### Data:
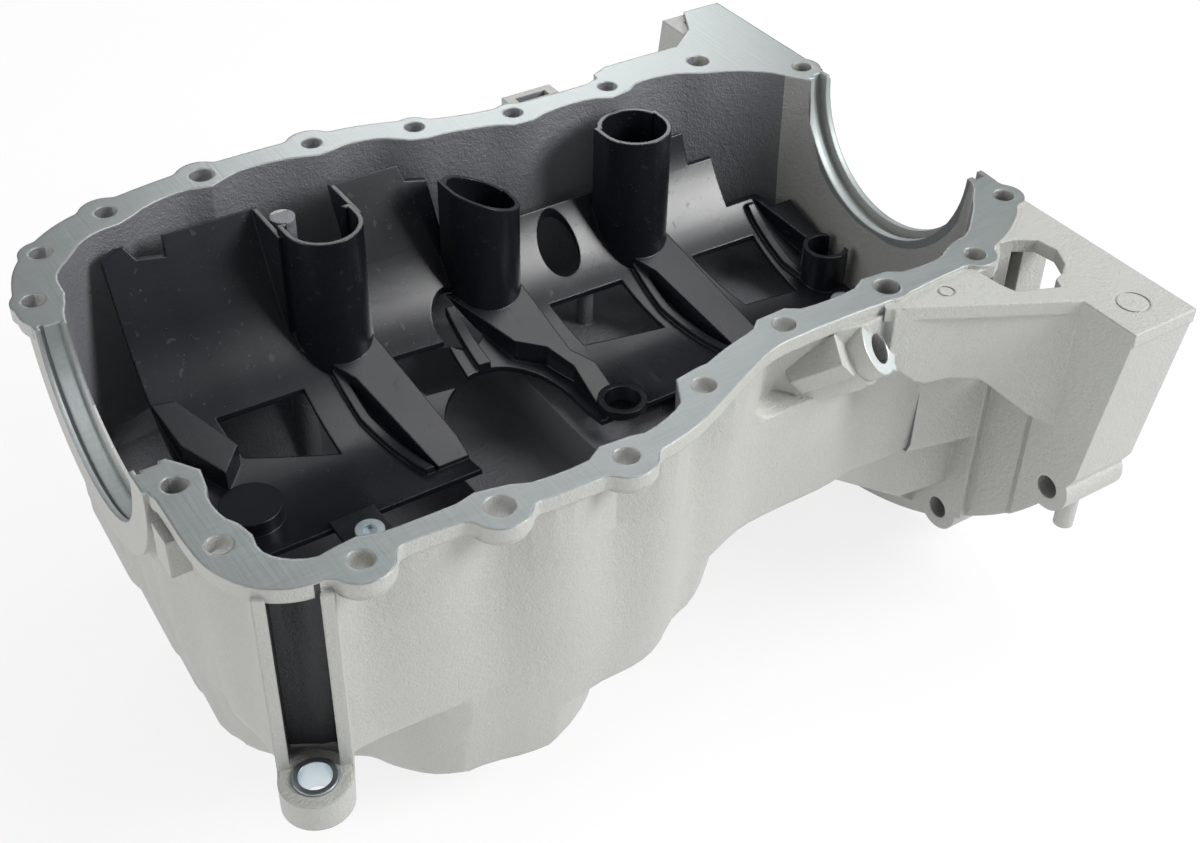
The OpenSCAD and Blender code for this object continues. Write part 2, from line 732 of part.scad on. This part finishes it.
module tray_cuts() {
    for (x = tube_x)
        translate([x, tube_y, -100])
            linear_extrude(101)
                tube_shape(tube_r - tray_t);
    // Recess behind the first tube
    translate([tube_x[0] - tube_r, tube_back, -44])
        cube([2 * tube_r, 40, 50]);
    // The middle tube's top slopes down to the rear
    translate([-204, 40, -5])
        rotate([0, 24, 0])
            cube([60, 60, 40]);
    // Windows, one per bay
    slot([[-323, 52], [-283, 51.5], [-282, 20], [-320, 34]], -100);
    slot([[-243, 51.5], [-214, 50.5], [-213, 30], [-235, 32]], -100);
    slot([[-160, 50.5], [-120, 50], [-114, 22], [-155, 28]], -100);
    slot([[-80, 49.5], [-43, 49], [-41, 15], [-70, 18]], -100);
    // Large round cut-out over the sump
    translate([-207, 4, -100]) cylinder(r = 30, h = 40);
    translate([-237, -60, -100]) cube([60, 64, 40]);
    // Round hole in its collar
    translate([-163, -15, -101]) cylinder(r = 8, h = 40);
    translate([-24, 17, -100]) cylinder(r = 11 - tray_t, h = 60);
    for (p = screws)
        translate([p[0], p[1], p[2] - 20]) {
            cylinder(d = screw_d + 2 * fit_gap + 0.4, h = 40);
            translate([0, 0, 20])
                cylinder(r = screw_head_d / 2 + 1, h = 20);
        }
    // Stepped edge of the rear bay
    translate([-64, 60, -42]) cube([50, 40, 50]);
    translate([-50, 58, -62]) cube([40, 50, 62]);
    translate([-30, 54, -78]) cube([20, 50, 78]);
}

module windage_tray()
    color([0.09, 0.09, 0.11])
        difference() {
            union() {
                difference() {
                    tray_shell();
                    shell_holes();
                }
                tubes();
                ribs();
                tray_pads();
            }
            tray_cuts();
        }

module foot_sleeve()
    color("gainsboro")
        translate([foot_at[0], foot_at[1], -foot_depth])
            difference() {
                cylinder(d = sleeve_od, h = foot_t + sleeve_proud);
                translate([0, 0, -1]) cylinder(d = sleeve_id, h = foot_t + sleeve_proud + 2);
            }

module tray_screws()
    color("gainsboro")
        for (p = screws)
            translate([p[0], p[1], p[2]]) {
                difference() {
                    cylinder(d = screw_head_d, h = 4.5);
                    translate([0, 0, 2])
                        cylinder(d = 5.8, h = 3, $fn = 6);
                }
                translate([0, 0, -tray_t - screw_l + 0.5])
                    cylinder(d = screw_d, h = tray_t + screw_l);
            }

module drain_washer()
    color("peru")
        translate([drain_at[0], drain_at[1], -drain_face - washer_t])
            difference() {
                cylinder(d = drain_d + 8, h = washer_t);
                translate([0, 0, -1]) cylinder(d = drain_d, h = washer_t + 2);
            }

module drain_plug()
    color("slategray")
        translate([drain_at[0], drain_at[1], -drain_face - washer_t]) {
            cylinder(d = drain_d - 2 * fit_gap, h = washer_t + 11);
            translate([0, 0, -2.5]) cylinder(d = drain_d + 9, h = 2.5);
            translate([0, 0, -9]) cylinder(d = drain_af / cos(30), h = 7, $fn = 6);
        }

frame_shift = [pan_l / 2, (near_reach - side_y) / 2, flange_r];

translate(frame_shift) {
    sump_casting();
    windage_tray();
    foot_sleeve();
    tray_screws();
    drain_plug();
    drain_washer();
}
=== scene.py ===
"""Engine oil pan: the finishes of its pieces, a studio floor, the lamps and the camera."""

import math

import bpy
from bpy.props import FloatProperty, FloatVectorProperty, PointerProperty
from mathutils import Matrix, Vector


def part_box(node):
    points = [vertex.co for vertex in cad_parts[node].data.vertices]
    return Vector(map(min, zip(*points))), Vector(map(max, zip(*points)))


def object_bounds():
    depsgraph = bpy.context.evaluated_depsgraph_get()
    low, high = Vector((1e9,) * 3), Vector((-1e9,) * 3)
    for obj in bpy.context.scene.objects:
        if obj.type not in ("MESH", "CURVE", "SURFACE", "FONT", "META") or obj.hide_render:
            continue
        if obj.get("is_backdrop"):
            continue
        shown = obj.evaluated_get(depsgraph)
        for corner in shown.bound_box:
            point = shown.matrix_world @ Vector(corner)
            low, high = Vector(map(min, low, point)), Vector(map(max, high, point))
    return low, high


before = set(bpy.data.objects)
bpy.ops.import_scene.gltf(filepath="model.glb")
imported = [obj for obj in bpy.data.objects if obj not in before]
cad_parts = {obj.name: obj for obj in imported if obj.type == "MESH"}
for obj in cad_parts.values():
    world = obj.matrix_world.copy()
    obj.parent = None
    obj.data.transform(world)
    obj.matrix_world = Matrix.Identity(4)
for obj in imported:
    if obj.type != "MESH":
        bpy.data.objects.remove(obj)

bl_info = {
    "name": "Engine Oil Pan",
    "version": (1, 0, 0),
    "blender": (4, 5, 0),
    "location": "View3D > Sidebar > Oil Pan",
    "description": "Dresses a cast oil pan and its windage tray, and sets up a studio round it",
    "category": "Object",
}

# The casting's own box and the crankshaft's axis, in metres as all places here
PAN_LOW, PAN_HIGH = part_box("sump_casting")
RAIL_TOP = PAN_HIGH.z
CRANK_Y = 0.0078

# Milled faces: how near its plane a face lies and how squarely it faces
MILLED_NEAR = 0.0004
MILLED_FACING = 0.9

# Seal seats: depth along the crankshaft, the radius that they keep within, and their turn to its axis
REAR_SEAT_DEPTH, REAR_SEAT_RADIUS = 0.0135, 0.0575
FRONT_SEAT_DEPTH, FRONT_SEAT_RADIUS = 0.0150, 0.0512
SEAT_INWARD = -0.001

# Milled ring of the sensor boss, painted lighter as a highlight: its middle, its direction and its radius
SENSOR_FACE = (0.0870, -0.1042, 0.1635)
SENSOR_WAY = (0.4945, -0.6428, 0.5835)
SENSOR_FACING = 0.995
SENSOR_RADIUS = 0.0125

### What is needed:
Repeat exactly, and only, the lines from the one containing "frame_shift = [pan_l" through the one containing "imported = [obj", both included.

### The solution:
frame_shift = [pan_l / 2, (near_reach - side_y) / 2, flange_r];

translate(frame_shift) {
    sump_casting();
    windage_tray();
    foot_sleeve();
    tray_screws();
    drain_plug();
    drain_washer();
}
=== scene.py ===
"""Engine oil pan: the finishes of its pieces, a studio floor, the lamps and the camera."""

import math

import bpy
from bpy.props import FloatProperty, FloatVectorProperty, PointerProperty
from mathutils import Matrix, Vector


def part_box(node):
    points = [vertex.co for vertex in cad_parts[node].data.vertices]
    return Vector(map(min, zip(*points))), Vector(map(max, zip(*points)))


def object_bounds():
    depsgraph = bpy.context.evaluated_depsgraph_get()
    low, high = Vector((1e9,) * 3), Vector((-1e9,) * 3)
    for obj in bpy.context.scene.objects:
        if obj.type not in ("MESH", "CURVE", "SURFACE", "FONT", "META") or obj.hide_render:
            continue
        if obj.get("is_backdrop"):
            continue
        shown = obj.evaluated_get(depsgraph)
        for corner in shown.bound_box:
            point = shown.matrix_world @ Vector(corner)
            low, high = Vector(map(min, low, point)), Vector(map(max, high, point))
    return low, high


before = set(bpy.data.objects)
bpy.ops.import_scene.gltf(filepath="model.glb")
imported = [obj for obj in bpy.data.objects if obj not in before]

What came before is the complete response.